The Greek word translated here as “saints” refers to people who are set apart for some special purpose. It can also be translated as “holy ones.” (In Greek, “saint” or “holy one” is hagios. You sometimes hear this root in the English word hagiography, which is a biography of a saint.) In the ancient world, “saints” were usually priests and priestesses, those who were set apart from common people to serve in the holy precincts of a temple, offering holy sacrifices to the gods. Analogously, believers in Jesus are saints, though they don’t exercise their sainthood in some secluded temple. Rather, they serve God in the world with the sacrifices of their worship and obedience to God (Rom 12:1-2).

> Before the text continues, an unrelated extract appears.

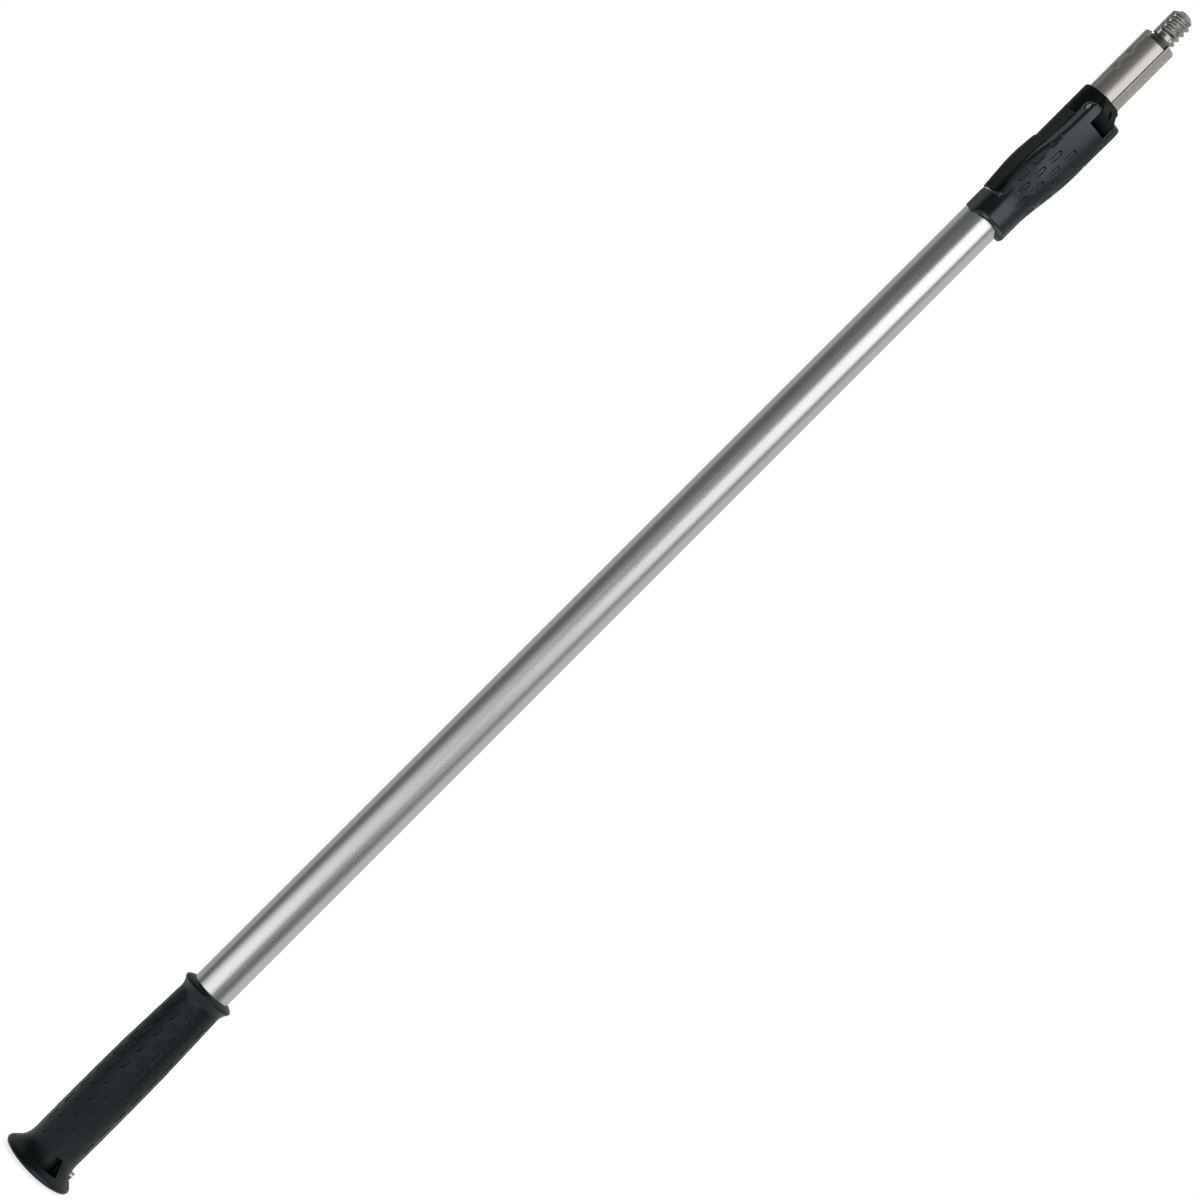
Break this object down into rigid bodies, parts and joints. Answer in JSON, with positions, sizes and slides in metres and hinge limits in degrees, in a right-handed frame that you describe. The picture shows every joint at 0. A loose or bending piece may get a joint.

We typically use the word “saint” in a way that differs considerably from Paul’s practice. We tend to label as “saints” those few Christians who demonstrate moral and spiritual excellence. For us, saints are extraordinary human beings, believers in Jesus who have lapped the rest of us in the race of the Christian life. But Paul identifies all believers in Jesus as saints, without regard to their moral or spiritual achievements. We receive the title of “saint,” not because of our exemplary lives, but because God has chosen us to belong to Him and to do His work. To be called a saint is not to receive an honorary degree in Christ’s kingdom, but rather a letter of admission to his school of discipleship. It’s the starting point, not the goal. Our goal should be to live consistently as a saint of God because that’s what we already are, not because that’s what we want to become. The fact that Paul refers to the Corinthians as saints underscores this point. As the rest of 1 Corinthians reveals, the Corinthian believers are exemplary of everything we ought not to be as Christians. Their sainthood has nothing to do with getting a high grade in Discipleship 301, since most of them are stuck repeating Discipleship 101. They are caught up in divisiveness and self-centeredness, not to mention sexual immorality and idolatry. Yet the Corinthians are still saints, people set apart by God for him and his work.

So, when I say, “If you’re a Christian, then you’re a saint,” I’m not really complimenting you. Instead, I am noting that if you have put your faith in Christ, then you have been “set apart” in him (1 Cor 1:2). You are special to God, and, importantly, you are a member of God’s special people.